Does Linux have an answer to Windows?


It has been the dream and passion of many to create a strong Linux-based competitor to Windows--open-source software freely altered, cheaper and better than proprietary codes. But for all the effort and hope, Linux has failed to make it into the desktop and notebook mainstream. Yet there could be light at the end of the tunnel.

The New York Times reports on Mark Shuttleworth, a 35-year-old billionaire from South Africa, who is described as the "spiritual and financial leader'' of the Linux crowd. He is promoting Ubuntu, a fast-growing version of the Linux operating system that comes at no cost and is now used by more than 10 million people.
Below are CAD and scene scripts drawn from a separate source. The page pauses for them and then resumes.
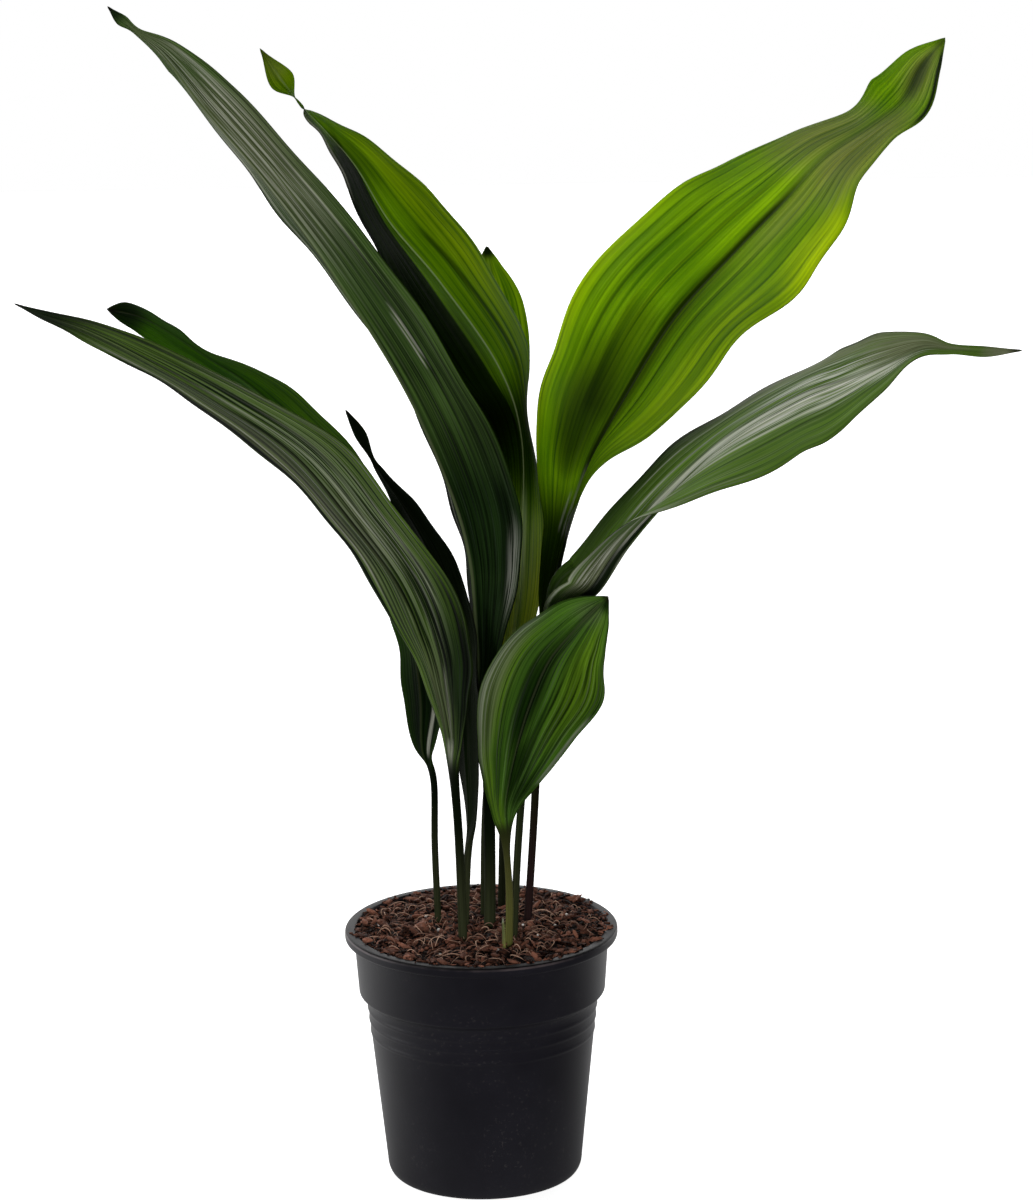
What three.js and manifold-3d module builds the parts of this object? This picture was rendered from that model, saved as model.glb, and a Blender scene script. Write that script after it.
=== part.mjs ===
// A cast iron plant, nine leaves on one creeping root stock, growing in a black plastic nursery pot.
// Millimetres, +Z up. The origin is on the pot's axis at the underside of its foot, the front is -Y.
import * as THREE from "three";
import { mergeVertices } from "three/addons/utils/BufferGeometryUtils.js";
import Module from "manifold-3d";

const wasm = await Module();
wasm.setup();

// The pot: a tapered body, three shallow hoops under a stepped collar, and a rolled lip.
const POT_HEIGHT = 160;
const POT_WALL = 1.6;
const POT_SIDES = 40;
const LIP_RADIUS = 85;
const LIP_HEIGHT = 6.5;
const COLLAR_TOP_RADIUS = 79.4;
const COLLAR_FOOT_RADIUS = 76.9;
const COLLAR_FOOT_Z = 120.5;
const STEP_Z = 116;
const BODY_TOP_RADIUS = 72.2;
const BODY_FOOT_RADIUS = 61.2;
const BODY_FOOT_Z = 9;
const HOOP_HEIGHTS = [109, 101.5, 93.5];
const HOOP_PROUD = 0.5;
const HOOP_HALF_HEIGHT = 2.2;
const STEP_ROUND = 2.4;
const LIP_ROUND = 2;
const LIP_INNER_ROUND = 1.4;
const FOOT_RING_OUTER = 56.5;
const FOOT_RING_INNER = 49;
const FOOT_DISC_RADIUS = 20;
const FOOT_HEIGHT = 3.2;
const FOOT_DRAFT = 1;
const FLOOR_TOP_Z = 5.4;
const DRAIN_HOLES = 8;
const DRAIN_HOLE_RADIUS = 5;
const DRAIN_HOLE_SIDES = 12;
const DRAIN_CIRCLE_RADIUS = 36;

// The potting mix: it fills the pot to the lip and is heaped a little round the stalks. A lump wave
// is its turn in radians per mm along x and along y, its shift and its height.
const SOIL_GAP = 0.3;
const SOIL_EDGE_Z = 158.4;
const SOIL_HEAP = 4.8;
const SOIL_LUMP_WAVES = [[0.19, 0.17, 0.2, 0.55], [0.19, -0.17, 1.0, 0.55], [0.31, -0.37, 1.2, 0.66]];
const SOIL_LUMP_LEAST_SHARE = 0.25;
const SOIL_RINGS = 9;
const SOIL_SECTORS = 40;

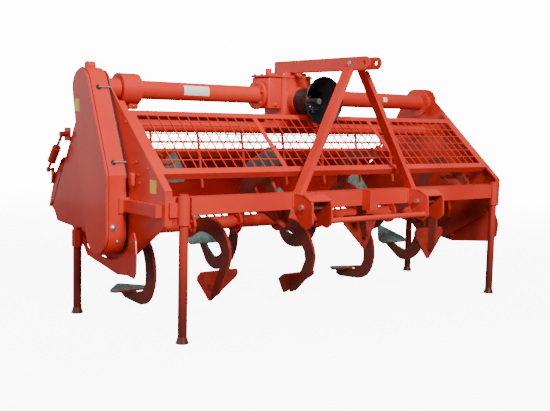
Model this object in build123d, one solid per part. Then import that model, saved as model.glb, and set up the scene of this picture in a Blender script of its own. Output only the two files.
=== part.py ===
from build123d import *
import math
import os

os.makedirs("parts", exist_ok=True)

# Lengths are in millimetres. While it is built, the machine has x = 0 at its middle,
# y = 0 at the front face of its front beam, z = 0 at the floor, and y grows to the rear.

# Clearances: welded or bolted pieces, sliding tubes, turning shafts and pieces that pass
seat = 0.3
slide_gap = 1.0
shaft_gap = 0.3
pass_gap = 6.0

# Side plates, one at each end of the working width
half_width = 1250.0
plate_t = 10.0
plate_front_y = 34.0
plate_low_z = 569.0
kink_z = 737.5
slope_run = 1.15
head_r = 95.0
lobe_r = 198.0
rear_top = (853.0, 1327.0)
rear_low = (1340.0, 552.0)
rear_foot = (1277.0, 466.0)
rear_step = (902.0, 448.0)
plate_corner_r = 70.0
flange_w = 40.0
flange_t = 8.0

# Rotor
rotor_y = 520.0
rotor_z = 502.0
rotor_tube_r = 37.0
journal_r = 30.0
hub_r = 72.0
hub_t = 16.0
hub_sides = 12
station_count = 8
last_station_inset = 190.0
arms_per_station = 2
bearing_r = 100.0
bearing_boss_r = 62.0
bearing_t = 24.0

# Spades
arm_t = 18.0
root_w = 98.0
arm_bow = 150.0
arm_w = 97.0
arm_reach = 412.0
foot_h = 60.0
foot_start = -2.0
foot_end = 208.0
blade_w = 256.0
blade_heel = 68.0
blade_tip = 264.0
blade_t = 10.0

# Drive line across the top
drive_y = 704.0
drive_z = 1230.0
tube_r = 50.8
collar_r = 85.0
collar_l = 113.0
stub_l = 91.0
stub_r = 55.0
disc_r = 92.0
disc_inset = 85.0
disc_t = 16.0
box_half = 115.0
box_y = (600.0, 800.0)
box_low_z = 1122.0
neck_r = 74.0
neck_l = 110.0
tube_flange_r = 86.0
tube_flange_t = 18.0
pinion_z = 1200.0
pinion_r = 86.0
pinion_front_y = 552.0
shaft_r = 17.45
shaft_front_y = 400.0
shaft_step_y = 515.0
shaft_journal_r = 22.0
nose_r = 36.0
nose_l = 24.0
cone_front_y = 353.0
cone_front_r = 140.0
cone_waist_y = 450.0
cone_rear_r = 77.0
cone_wall = 4.0

# Chain case on the left end
case_gap = 15.0
case_w = 105.0
cover_t = 12.0
case_low_r = 129.0
case_top_r = 105.0
case_kink_z = 790.0
cover_inset = 9.0
lug_r = 24.0
post_r = 11.0
post_at = ((455.0, 700.0), (420.0, 760.0), (690.0, 900.0))
side_arm_w = 34.0
side_arm_h = 60.0

# Front beam and the frame above it
beam_d = 80.0
beam_low_z = 622.0
beam_h = 84.5
beam_wall = 6.0
rail_low_z = 825.0
rail_top_z = 1104.5
rail_face = 38.0
rail_web = 40.0
rail_t = 6.0
side_bar_w = 26.0
divider_x = 440.0
divider_w = 30.0
wire_s = 4.8
wire_pitch = 60.0

# Mast
mast_x = 43.0
mast_t = 10.0
mast_low_z = 1372.0
mast_h = 70.0
mast_front_y = -60.0
mast_rear_y = 780.0
top_pin_y = -22.0
top_pin_r = 12.8
leg_bar_x = 30.0
leg_bar_y = 60.0
leg_top = (54.5, 97.0)
leg_foot = (423.5, 45.0)
lid_drop = 34.0
lid_edge = 6.0
seat_low_half = 190.0
seat_top_half = 110.0
seat_web = 12.0

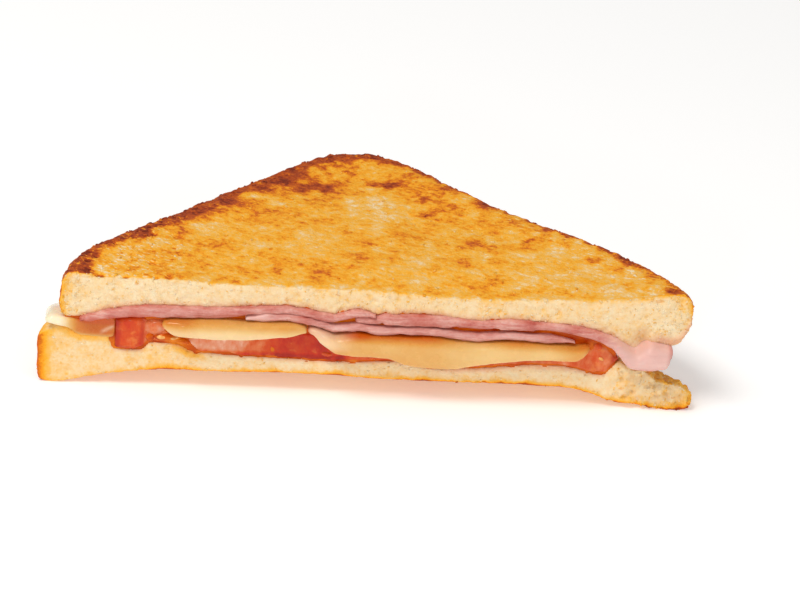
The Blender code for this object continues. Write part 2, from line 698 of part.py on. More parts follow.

While still not a major threat to Microsoft, Dell started to sell PCs and desktops with the Ubuntu software in 2007, and I.B.M. recently began making Ubuntu the basis of a software package that competes against Windows. IDC, the technology research firm, estimates that 11 percent of American businesses have systems based on Ubuntu.  In December, hundreds of software developers gathered for a week at the Google headquarters in California to coordinate a volunteer effort to improve and promote Ubuntu. 

"I think Ubuntu has captured people's imaginations around the Linux desktop," Chris DiBona, the program manager for open-source software at Google, told the New York Times. Ubuntu is similar to Windows, but apparently can cause headaches for the average user right now. But for the tech savvy, it may be worth a close look.

It may be just another shot in the dark that falls flat and come with too many glitches. Or it could be the start of a Window-less future?